The Federal Open Market Committee (FOMC) noted that economic activity in the U.S. has slowed in the first half of the year, a departure from previous statements that described the economy as "expanding steadily." The committee also removed the phrase "uncertainty about the economic outlook has diminished" while retaining the statement that "uncertainty remains elevated."
Federal Reserve Chairman Jerome Powell emphasized that there are still many uncertainties to be resolved, and the current interest rate level is sufficient to address the ongoing uncertainties surrounding tariffs and inflation. He suggested that the next steps might be more neutral but did not provide clarity on whether data would become clearer before the next meeting. Following the FOMC's decision, market expectations for a rate cut in September decreased from over 60% to over 40%.
Dah Sing Bank cited the uncertain impact of the trade war on U.S. inflation and overall economic activity, as well as the relatively stable job market, as reasons for its cautious outlook. The bank also noted that recent trade agreements between the U.S. and major economies, along with strong earnings from leading technology companies, have supported a steady rise in U.S. equities. However, the bank warned that U.S. equities are significantly overvalued, and with reduced expectations for rate cuts, the likelihood of U.S. equities outperforming other markets in the near term is limited.
In the bond market, Dah Sing Bank has downgraded its outlook for sovereign and investment-grade corporate bonds to "neutral," citing a slowing pace of rate cuts by major central banks and increasing concerns about fiscal prospects.
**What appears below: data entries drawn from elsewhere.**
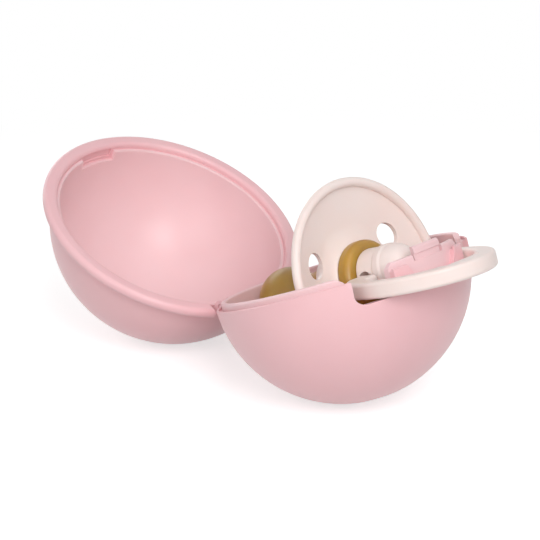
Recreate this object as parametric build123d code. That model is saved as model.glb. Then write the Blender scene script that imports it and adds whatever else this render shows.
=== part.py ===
from build123d import *
import os
from math import atan2, cos, degrees, radians, sin, sqrt

# Ball-shaped pacifier case of two moulded shells on a plastic hinge, open, with one
# round-shield pacifier lying in the base shell and its ring hung out through the rim.
#
# Case frame: origin at the ball's centre, +Z out of the base shell's mouth, +X from
# the hinge to the latch, Y along the hinge. Lengths are millimetres, angles degrees.
# Row frame: the open case standing on both domes on the plane Z = 0.

# ---- ball and shells
BALL_R = 29.0  # outer radius of the closed ball
WALL = 2.6  # wall of the base shell
LID_WALL = 1.9
LIP_R = BALL_R - 1.4  # outer radius of the base's raised lip
LIP_H = 1.35  # height of the lip above the rim
GROOVE_R = BALL_R - 0.6  # outer radius of the groove round the lip
GROOVE_DEPTH = 0.6
RIM_CHAMFER = 0.22  # broken edge round the outside of the rim
FOOT_R = 6.0  # flat on the base's pole, on which the closed ball stands
MOUTH_GAP = 0.12  # closed gap between the lid's bead and the base's rim
LIP_GAP = 0.30  # radial gap between the lip and the lid's bead
LIP_TOP_GAP = 0.30  # gap between the lip's top and the lid's ledge
BEAD_R = BALL_R + 2.3  # outer radius of the rolled bead round the lid's mouth
BEAD_H = 2.5  # height of the bead
BEAD_ROUND = 1.15
BEAD_INNER_ROUND = 1.0

# ---- hinge
HINGE_X = 0.3 - BALL_R
HINGE_Z = -0.72
OPEN_ANGLE = 131.4  # lid's swing from closed to open
PIN_R = 0.85
PIN_FIT = 0.05  # running fit of the pin in the lid's ears
PIN_SEAT = 0.01  # seat of the pin in the base's barrel
PIN_END = 0.15  # how far each end of the pin lies inside its ear
KNUCKLE_R = 1.7
BARREL_HALF = 8.7  # half length of the base's barrel
EAR_GAP = 0.45  # gap along the pin between barrel and ear
EAR_T = 2.4  # length of an ear along the pin
SWING_GAP = 0.35  # gap round the barrel that lets the lid swing
EAR_ROOM = 0.75  # gap round the ears' knuckles, which their webs swing through
BEAD_BREAK = 12.4  # half width of the break in the bead at the hinge

# ---- notches for the pacifier's ring, and the block between them
NOTCH_NEAR = 11.25  # from the middle to each notch's side by the block
NOTCH_FAR = 19.4
NOTCH_DEPTH = 5.65
NOTCH_FAR_R = 2.4  # corner of the notch's floor
NOTCH_NEAR_R = 1.2
LIP_END_R = 1.2  # rounding of the lip's ends beside a notch

# ---- latch
TONGUE_W = 8.5
TONGUE_H = 3.05
TONGUE_T = 0.8
NOSE_BASE = 1.35  # height of the nose's underside above the rim
NOSE_OUT = 0.35  # overhang of the nose
SLOT_W = 0.5  # slot each side of the tongue
THUMB_R = 8.2  # round thumb recess below the tongue
THUMB_Z = 2.5  # height of the recess's middle above the rim
POCKET_W = 10.4  # pocket in the lid that the tongue enters
POCKET_TOP_GAP = 1.0
CATCH_TOP_GAP = 0.3
CATCH_DEPTH = 0.35  # undercut behind the bead that the nose springs into
CATCH_SIDE_GAP = 0.35

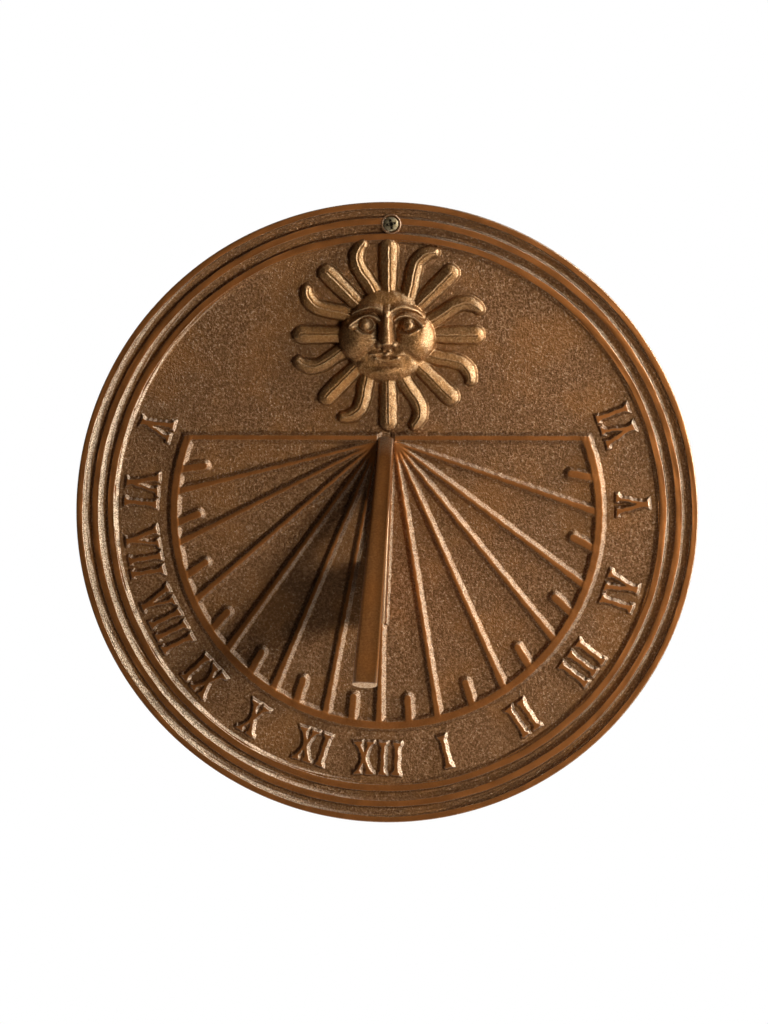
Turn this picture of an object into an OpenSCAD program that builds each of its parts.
// Cast wall sundial: a round plate with a sun in relief over a fan of hour lines, and a
// separate gnomon screwed on from behind.
// The wall is the XZ plane, the dial looks towards -Y and +Z is up. Millimetres.
// Each piece is drawn lying down, x to the right, y up the wall and z out of the wall,
// and on_wall() stands it up.

/* [Plate] */
// Diameter of the dial plate
plate_d = 330; // [324:1:350]
// Thickness of the plate from the wall to its sandy field
field_t = 6; // [5.5:0.5:8]
// Depth of the hollow in the back
hollow_t = 2.5; // [1.5:0.5:3]
// Width of the flat land round the back
land_w = 27; // [24:1:32]
// Bevel of the plate's outer edges
edge_bevel = 0.8; // [0.4:0.1:1.2]

/* [Rim] */
// Number of ridges round the rim
rim_ridges = 3; // [2:1:3]
// Flat top of a ridge
ridge_w = 3.7; // [2.8:0.1:4.2]
// Distance from one ridge to the next
ridge_pitch = 8.3; // [7.4:0.1:8.6]
// Height of the ridges over the field
ridge_h = 2.6; // [1.6:0.1:3.2]
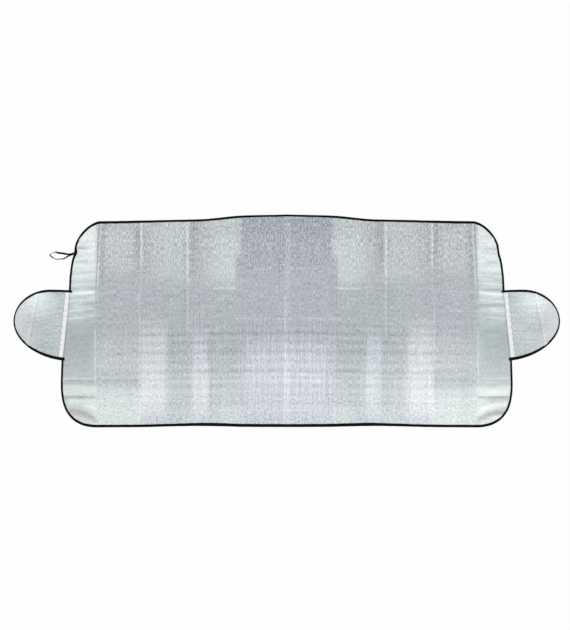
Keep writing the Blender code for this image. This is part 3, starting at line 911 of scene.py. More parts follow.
@dataclass
class PanelPlan:
    """Outline of the main panel, to the outer edge of its binding, and how it lies."""

    half_width: float
    half_height: float
    top_slope: float = 0.0186
    crown_rise: float = 0.0106
    crown_inner: float = 0.135
    crown_outer: float = 0.300
    bottom_bow: float = 0.0014
    bottom_arch: float = 0.0038
    arch_centre: float = 0.305
    arch_half_span: float = 0.205
    upper_corner_reach: float = 0.0856
    upper_corner_power: float = 1.6
    lower_corner_reach: float = 0.130
    lower_corner_y: float = -0.204
    lower_corner_power: float = 2.6
    setbacks: tuple = (
        (-0.204, 0.0), (-0.127, 0.0025), (0.098, 0.0265), (0.157, 0.0302),
        (0.207, 0.0385), (0.2225, 0.0430), (0.240, 0.0454),
    )
    inner_folds: tuple = (0.0, 0.161, 0.330, 0.486)
    end_strip: float = 0.116
    ridges: tuple = ((0, 0.0045, 0.125), (2, 0.0055, 0.125), (4, 0.0045, 0.056))
    ridge_rounding: float = 0.004
    edge_steps: int = 160
    side_steps: int = 120

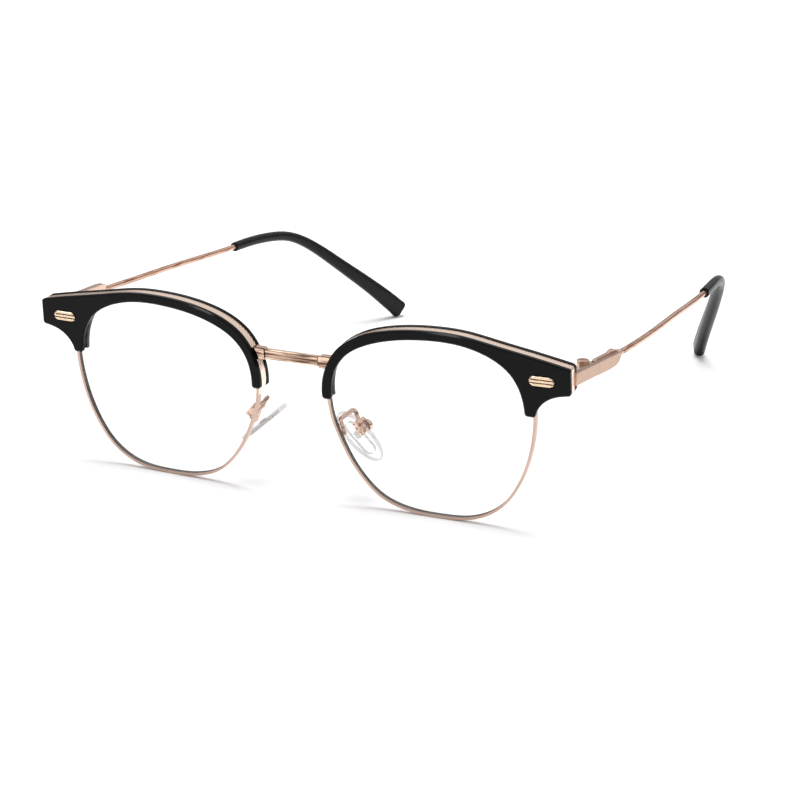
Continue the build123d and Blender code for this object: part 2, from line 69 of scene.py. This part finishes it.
class Tree:
    """A material's nodes, with short calls to make and join them."""

    def __init__(self, name):
        self.mat = bpy.data.materials.new(name)
        self.mat.use_nodes = True
        self.nodes = self.mat.node_tree.nodes
        self.links = self.mat.node_tree.links
        self.nodes.clear()
        self.out = self.nodes.new("ShaderNodeOutputMaterial")
        self.bsdf = self.nodes.new("ShaderNodeBsdfPrincipled")
        self.links.new(self.bsdf.outputs[0], self.out.inputs["Surface"])
        self.coord = self.nodes.new("ShaderNodeTexCoord")

    def set(self, **values):
        for key, value in values.items():
            self.bsdf.inputs[key.replace("_", " ")].default_value = value

    def add(self, kind, inputs=(), **props):
        node = self.nodes.new(kind)
        for key, value in props.items():
            setattr(node, key, value)
        for key, value in dict(inputs).items():
            if hasattr(value, "is_output"):
                self.links.new(value, node.inputs[key])
            else:
                node.inputs[key].default_value = value
        return node

    def link(self, out, socket):
        self.links.new(out, self.bsdf.inputs[socket])

    def place(self, scale=(1, 1, 1), turn=(0, 0, 0), move=(0, 0, 0)):
        """Object coordinates in millimetres, times the scale."""
        node = self.add("ShaderNodeMapping", {"Vector": self.coord.outputs["Object"]})
        node.inputs["Scale"].default_value = [s * MM for s in scale]
        node.inputs["Rotation"].default_value = turn
        node.inputs["Location"].default_value = [-MM * m * s for m, s in zip(move, scale)]
        return node.outputs[0]

    def noise(self, vector, scale=1.0, detail=3.0, rough=0.55):
        node = self.add("ShaderNodeTexNoise", {
            "Vector": vector, "Scale": scale, "Detail": detail, "Roughness": rough})
        return node.outputs["Fac"]

    def spread(self, value, low, high, lo_in=0.3, hi_in=0.7):
        node = self.add("ShaderNodeMapRange", {
            "Value": value, "From Min": lo_in, "From Max": hi_in, "To Min": low, "To Max": high})
        return node.outputs[0]

    def mix(self, value, a, b):
        """Colour a where value is 0, b where it is 1. Each is a colour or a node's output."""
        node = self.add("ShaderNodeMix", data_type="RGBA")
        factor, first, second = [node.inputs[i] for i in (0, 6, 7)]
        self.links.new(value, factor)
        for socket, colour in ((first, a), (second, b)):
            if hasattr(colour, "is_output"):
                self.links.new(colour, socket)
            else:
                socket.default_value = (*colour, 1)
        return node.outputs[2]

    def bump(self, height, strength, distance, under=None):
        inputs = {"Height": height, "Strength": strength, "Distance": distance}
        if under is not None:
            inputs["Normal"] = under
        return self.add("ShaderNodeBump", inputs).outputs[0]


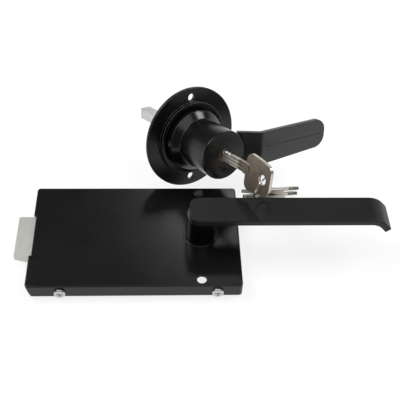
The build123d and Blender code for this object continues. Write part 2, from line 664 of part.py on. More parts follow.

The bank expects that longer-term bonds may underperform shorter-term bonds. The bank's analysis suggests that the impact of the trade war on U.S. inflation and economic activity is still unclear, and the job market remains relatively stable. Therefore, the likelihood of a rate cut in September is low, and there may only be one rate cut in the fourth quarter. The final pace of rate cuts will depend on whether data weakens further in the coming months and how tariffs affect price trends.